Parsons and the country-fied Byrds were not alone in 1968, when Sweethearts Of the Rodeo (his sole album with the group) came out; the Band came out of hibernation with Dylan to release their own take on roots music, and Bob Dylan himself unplugged and embraced country sounds. It's not hard to understand why country rock took off like it did: the excess of a lot of Sixties music (basically anything that you hear in a movie today to make you think "oh, it must be the Sixties!") began to wear on its target audience as the world around them became much scarier. In 1968, you had the Tet Offensive in Vietnam, the assassinations of Martin Luther King and Bobby Kennedy, the Chicago Convention riots, and the election of Tricky Dick and his gang of crooks to the highest office in the land. Who wants to hear guitar feedback from the Exploding Chocolate Watchband Fruitgum Mothers of Dynamic Tensions and Inventions, fronted by Jeff Beck?

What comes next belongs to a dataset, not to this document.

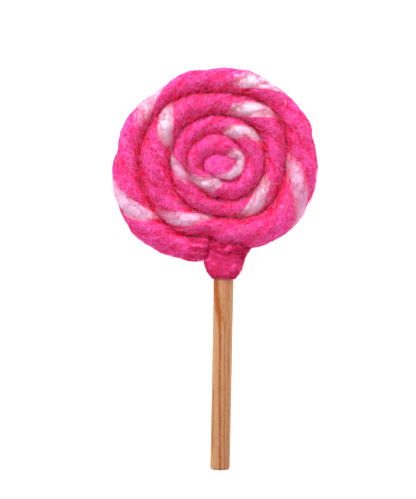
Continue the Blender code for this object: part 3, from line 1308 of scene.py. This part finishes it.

Country rock, of course, is now "alt country," and more power to you if you like it; I've dipped my toe in a couple of times, but apart from Wilco I think I'm good. Mainstream country music never embraced Gram Parsons the way that alt country did; they went for the slick Eagles-style commercial sound in the early Nineties and never looked back. The absolute nadir of this is, of course, Florida-Georgia Line's "Cruise." I doubt that Parsons would look too kindly upon this, as it sullies both his birthplace and home state in the band name alone.

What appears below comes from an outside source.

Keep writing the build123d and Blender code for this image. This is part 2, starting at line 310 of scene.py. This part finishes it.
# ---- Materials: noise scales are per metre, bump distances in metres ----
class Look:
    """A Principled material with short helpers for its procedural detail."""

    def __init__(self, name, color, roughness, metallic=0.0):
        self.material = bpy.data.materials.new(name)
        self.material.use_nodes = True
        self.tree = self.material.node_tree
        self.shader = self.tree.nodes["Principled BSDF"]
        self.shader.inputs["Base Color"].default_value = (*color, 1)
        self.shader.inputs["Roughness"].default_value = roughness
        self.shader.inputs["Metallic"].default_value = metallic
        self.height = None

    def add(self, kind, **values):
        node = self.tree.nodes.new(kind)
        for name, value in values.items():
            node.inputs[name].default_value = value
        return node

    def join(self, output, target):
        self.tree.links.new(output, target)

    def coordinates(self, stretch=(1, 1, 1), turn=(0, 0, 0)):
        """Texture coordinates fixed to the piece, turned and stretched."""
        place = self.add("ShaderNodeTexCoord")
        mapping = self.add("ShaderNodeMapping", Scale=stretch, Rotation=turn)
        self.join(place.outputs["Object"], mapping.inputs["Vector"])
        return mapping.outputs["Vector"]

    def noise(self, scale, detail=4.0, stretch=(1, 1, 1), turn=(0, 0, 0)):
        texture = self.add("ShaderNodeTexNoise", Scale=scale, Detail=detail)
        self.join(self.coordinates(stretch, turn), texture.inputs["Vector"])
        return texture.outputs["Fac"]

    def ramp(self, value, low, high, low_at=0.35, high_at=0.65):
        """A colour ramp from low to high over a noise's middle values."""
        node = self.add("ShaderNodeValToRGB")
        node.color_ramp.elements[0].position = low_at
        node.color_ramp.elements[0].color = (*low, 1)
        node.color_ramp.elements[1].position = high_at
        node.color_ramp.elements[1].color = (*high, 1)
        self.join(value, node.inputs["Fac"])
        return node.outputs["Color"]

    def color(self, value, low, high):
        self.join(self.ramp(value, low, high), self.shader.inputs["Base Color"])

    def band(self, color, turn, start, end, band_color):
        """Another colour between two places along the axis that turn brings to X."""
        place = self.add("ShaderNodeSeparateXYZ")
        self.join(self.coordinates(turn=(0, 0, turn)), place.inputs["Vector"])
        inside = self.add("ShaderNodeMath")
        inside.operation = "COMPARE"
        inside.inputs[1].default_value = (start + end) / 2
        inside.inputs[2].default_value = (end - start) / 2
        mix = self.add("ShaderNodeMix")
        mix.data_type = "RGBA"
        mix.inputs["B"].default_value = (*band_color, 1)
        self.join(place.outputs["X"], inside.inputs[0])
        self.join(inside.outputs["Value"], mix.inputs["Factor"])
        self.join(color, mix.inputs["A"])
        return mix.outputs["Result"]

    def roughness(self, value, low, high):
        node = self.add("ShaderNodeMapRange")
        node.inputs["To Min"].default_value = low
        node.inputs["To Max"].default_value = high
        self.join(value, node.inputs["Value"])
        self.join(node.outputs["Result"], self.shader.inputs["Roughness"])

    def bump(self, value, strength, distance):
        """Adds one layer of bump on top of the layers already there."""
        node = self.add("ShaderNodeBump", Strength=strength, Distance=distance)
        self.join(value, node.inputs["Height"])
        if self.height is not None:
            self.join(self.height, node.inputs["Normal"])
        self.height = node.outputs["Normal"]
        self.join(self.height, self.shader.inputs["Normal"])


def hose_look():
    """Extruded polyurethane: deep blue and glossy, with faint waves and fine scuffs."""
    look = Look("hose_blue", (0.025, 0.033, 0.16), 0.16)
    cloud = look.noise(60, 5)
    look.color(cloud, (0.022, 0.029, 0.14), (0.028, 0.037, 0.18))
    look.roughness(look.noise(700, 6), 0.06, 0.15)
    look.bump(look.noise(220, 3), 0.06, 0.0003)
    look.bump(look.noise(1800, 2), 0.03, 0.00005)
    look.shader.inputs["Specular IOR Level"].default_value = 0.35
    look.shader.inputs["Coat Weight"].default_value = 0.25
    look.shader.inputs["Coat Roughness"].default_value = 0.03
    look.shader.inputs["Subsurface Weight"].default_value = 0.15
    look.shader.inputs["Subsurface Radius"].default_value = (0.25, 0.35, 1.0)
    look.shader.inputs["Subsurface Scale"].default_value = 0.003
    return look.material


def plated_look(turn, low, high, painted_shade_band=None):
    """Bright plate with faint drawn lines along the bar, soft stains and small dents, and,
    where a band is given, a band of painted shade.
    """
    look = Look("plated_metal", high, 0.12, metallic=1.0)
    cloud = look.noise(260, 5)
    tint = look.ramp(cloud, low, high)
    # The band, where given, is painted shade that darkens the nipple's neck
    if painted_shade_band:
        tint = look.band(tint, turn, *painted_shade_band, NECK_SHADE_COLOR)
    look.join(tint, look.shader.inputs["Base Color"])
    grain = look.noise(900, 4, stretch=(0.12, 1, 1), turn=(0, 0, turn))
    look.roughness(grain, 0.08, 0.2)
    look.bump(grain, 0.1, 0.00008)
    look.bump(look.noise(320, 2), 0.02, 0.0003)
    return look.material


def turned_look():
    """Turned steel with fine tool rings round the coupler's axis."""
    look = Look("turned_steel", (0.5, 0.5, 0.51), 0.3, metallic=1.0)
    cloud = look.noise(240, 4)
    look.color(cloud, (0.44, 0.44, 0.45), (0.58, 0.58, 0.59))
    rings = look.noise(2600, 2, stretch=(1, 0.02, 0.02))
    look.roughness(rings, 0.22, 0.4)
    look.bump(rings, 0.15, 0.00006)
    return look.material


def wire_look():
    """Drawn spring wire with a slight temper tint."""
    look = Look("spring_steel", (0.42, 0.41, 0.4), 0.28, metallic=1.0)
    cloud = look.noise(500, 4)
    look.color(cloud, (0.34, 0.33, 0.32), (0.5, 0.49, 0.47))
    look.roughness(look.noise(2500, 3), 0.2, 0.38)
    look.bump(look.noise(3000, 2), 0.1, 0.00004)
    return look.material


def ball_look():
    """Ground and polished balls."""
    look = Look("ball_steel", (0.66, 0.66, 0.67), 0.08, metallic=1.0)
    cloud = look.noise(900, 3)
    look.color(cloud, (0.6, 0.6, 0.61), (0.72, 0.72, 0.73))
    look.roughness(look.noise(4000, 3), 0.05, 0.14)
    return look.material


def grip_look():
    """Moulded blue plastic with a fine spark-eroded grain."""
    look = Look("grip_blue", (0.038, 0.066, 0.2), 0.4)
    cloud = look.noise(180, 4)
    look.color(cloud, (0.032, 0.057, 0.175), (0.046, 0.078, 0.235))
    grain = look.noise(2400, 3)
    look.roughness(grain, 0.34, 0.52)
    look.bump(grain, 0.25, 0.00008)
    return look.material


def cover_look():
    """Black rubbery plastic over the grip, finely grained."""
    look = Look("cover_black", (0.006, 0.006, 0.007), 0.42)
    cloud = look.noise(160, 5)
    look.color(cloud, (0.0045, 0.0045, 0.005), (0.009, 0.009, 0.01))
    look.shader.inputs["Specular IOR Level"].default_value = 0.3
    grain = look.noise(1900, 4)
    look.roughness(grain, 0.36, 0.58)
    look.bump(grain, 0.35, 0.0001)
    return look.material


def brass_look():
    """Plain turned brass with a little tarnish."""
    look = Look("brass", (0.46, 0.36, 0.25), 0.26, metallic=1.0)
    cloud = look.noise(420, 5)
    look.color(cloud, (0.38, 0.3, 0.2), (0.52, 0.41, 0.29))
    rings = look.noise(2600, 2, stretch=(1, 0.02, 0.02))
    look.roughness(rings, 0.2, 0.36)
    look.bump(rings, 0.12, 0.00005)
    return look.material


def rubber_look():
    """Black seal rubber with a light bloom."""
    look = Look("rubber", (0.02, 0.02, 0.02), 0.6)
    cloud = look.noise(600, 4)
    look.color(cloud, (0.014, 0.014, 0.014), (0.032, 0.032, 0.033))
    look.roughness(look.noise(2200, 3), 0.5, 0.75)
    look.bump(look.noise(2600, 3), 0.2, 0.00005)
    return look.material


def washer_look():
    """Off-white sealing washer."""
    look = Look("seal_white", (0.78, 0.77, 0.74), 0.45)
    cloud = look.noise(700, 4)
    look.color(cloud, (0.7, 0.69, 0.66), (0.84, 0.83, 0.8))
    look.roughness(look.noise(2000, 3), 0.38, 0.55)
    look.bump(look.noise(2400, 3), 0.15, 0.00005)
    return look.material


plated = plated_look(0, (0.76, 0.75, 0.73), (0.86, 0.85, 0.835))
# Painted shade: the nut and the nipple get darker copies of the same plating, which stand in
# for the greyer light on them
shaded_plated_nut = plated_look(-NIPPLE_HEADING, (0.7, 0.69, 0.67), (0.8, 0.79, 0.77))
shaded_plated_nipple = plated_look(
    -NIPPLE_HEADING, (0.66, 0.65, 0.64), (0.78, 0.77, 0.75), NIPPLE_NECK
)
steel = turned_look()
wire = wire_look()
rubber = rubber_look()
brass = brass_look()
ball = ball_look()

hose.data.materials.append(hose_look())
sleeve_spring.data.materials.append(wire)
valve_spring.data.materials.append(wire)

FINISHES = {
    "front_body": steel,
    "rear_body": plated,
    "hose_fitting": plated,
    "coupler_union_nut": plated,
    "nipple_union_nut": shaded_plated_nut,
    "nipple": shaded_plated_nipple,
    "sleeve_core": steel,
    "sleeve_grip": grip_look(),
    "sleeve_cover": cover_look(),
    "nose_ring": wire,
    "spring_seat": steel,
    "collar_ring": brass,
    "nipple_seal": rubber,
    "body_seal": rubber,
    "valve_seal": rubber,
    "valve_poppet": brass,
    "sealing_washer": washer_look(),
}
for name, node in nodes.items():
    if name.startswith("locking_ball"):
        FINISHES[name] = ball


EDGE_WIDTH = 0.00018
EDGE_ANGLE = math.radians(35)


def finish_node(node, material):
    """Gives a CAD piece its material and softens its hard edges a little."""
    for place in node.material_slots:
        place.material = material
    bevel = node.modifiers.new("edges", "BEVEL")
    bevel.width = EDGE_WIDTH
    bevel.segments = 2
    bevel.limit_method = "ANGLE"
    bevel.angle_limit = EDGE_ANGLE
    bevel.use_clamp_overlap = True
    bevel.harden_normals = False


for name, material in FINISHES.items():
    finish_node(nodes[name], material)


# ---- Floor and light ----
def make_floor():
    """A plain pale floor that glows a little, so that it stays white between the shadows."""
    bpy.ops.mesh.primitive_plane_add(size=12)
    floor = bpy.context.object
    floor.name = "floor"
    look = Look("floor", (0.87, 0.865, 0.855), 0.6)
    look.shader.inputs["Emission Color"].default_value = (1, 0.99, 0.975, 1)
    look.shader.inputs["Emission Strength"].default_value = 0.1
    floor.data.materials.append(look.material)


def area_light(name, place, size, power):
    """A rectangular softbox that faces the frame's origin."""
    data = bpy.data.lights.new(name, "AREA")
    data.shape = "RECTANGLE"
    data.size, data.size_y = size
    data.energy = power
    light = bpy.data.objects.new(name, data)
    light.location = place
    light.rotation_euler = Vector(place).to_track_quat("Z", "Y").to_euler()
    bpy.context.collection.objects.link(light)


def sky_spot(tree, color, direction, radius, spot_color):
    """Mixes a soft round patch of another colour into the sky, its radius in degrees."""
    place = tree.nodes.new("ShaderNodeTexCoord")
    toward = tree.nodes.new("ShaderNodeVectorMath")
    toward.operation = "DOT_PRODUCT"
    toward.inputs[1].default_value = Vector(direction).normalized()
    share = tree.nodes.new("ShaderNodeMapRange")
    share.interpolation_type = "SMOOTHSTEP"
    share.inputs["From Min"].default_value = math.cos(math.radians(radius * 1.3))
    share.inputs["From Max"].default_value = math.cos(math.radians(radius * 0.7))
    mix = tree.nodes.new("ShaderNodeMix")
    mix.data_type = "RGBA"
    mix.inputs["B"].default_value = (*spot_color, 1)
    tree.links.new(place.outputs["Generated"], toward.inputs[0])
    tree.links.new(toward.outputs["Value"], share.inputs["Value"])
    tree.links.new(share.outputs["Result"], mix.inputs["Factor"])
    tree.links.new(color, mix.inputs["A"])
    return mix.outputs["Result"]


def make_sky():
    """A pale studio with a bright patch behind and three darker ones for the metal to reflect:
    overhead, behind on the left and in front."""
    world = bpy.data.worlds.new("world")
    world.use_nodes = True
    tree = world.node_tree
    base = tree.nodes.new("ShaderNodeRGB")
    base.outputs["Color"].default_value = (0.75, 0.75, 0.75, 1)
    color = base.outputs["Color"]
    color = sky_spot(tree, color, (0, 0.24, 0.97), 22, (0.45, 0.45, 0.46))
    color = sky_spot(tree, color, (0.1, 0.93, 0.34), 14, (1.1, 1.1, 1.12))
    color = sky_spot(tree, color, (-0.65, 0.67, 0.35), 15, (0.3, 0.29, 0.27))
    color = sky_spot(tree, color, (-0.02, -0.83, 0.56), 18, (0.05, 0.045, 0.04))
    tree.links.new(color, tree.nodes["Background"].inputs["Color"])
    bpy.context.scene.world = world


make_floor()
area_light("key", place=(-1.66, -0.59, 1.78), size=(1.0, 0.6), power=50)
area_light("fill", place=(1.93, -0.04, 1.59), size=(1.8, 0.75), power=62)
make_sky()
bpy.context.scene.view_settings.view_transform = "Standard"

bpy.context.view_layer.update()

Let's talk about band names for a minute: I can't remember why exactly Parsons and former Byrd Chris Hillman settled on "Flying Burrito Brothers" as a band name, but damned if it doesn't stick in your memory after you've heard it (and possibly makes you crave some Mexican food). Parsons made two albums with the group (one more than he made with the Byrds or the International Submarine Band) before striking out on a solo career that included the discovery of songbird Emmylou Harris as his duet partner. Those two albums, The Gilded Palace of Sin and Burrito Deluxe, are must-haves. The early Seventies were both the best and worst time for music in a lot of ways: with the Beatles split up, the stage was clear for someone to take up the mantle of rock god (it is only to ourselves that blame must fall for KISS claiming that title). Everyone who heard the Band's debut did their own country-rock version of it (Elton John named a song after Levon Helm, for pete's sake). And Gram Parsons sent his burritos flying with songs that married traditional country sounds with rock and roll sensibilities. The Rolling Stones owe him a debt, and it's possible that his time in the company of champion drug-taker Keith Richards contributed to Parsons' early demise. But sometimes an artist can reach more people after he's passed; it's unfortunate, but a truism. Van Gogh and Keats had to die before anyone would appreciate them; Jim Morrison and Ian Curtis unintentionally built up cults around their deaths somehow being prefigured in their music. Gram Parsons could've had a much longer career, but then maybe he wouldn't be Gram Parsons.

So seek out The Gilded Palace of Sin and Burrito Deluxe (if you're lucky, you'll come across the one-CD grouping of both albums as a package deal like I did years ago). Before hipsters tried to ruin it, country rock was pretty damn cool, and Gram Parsons was at the head of the pack.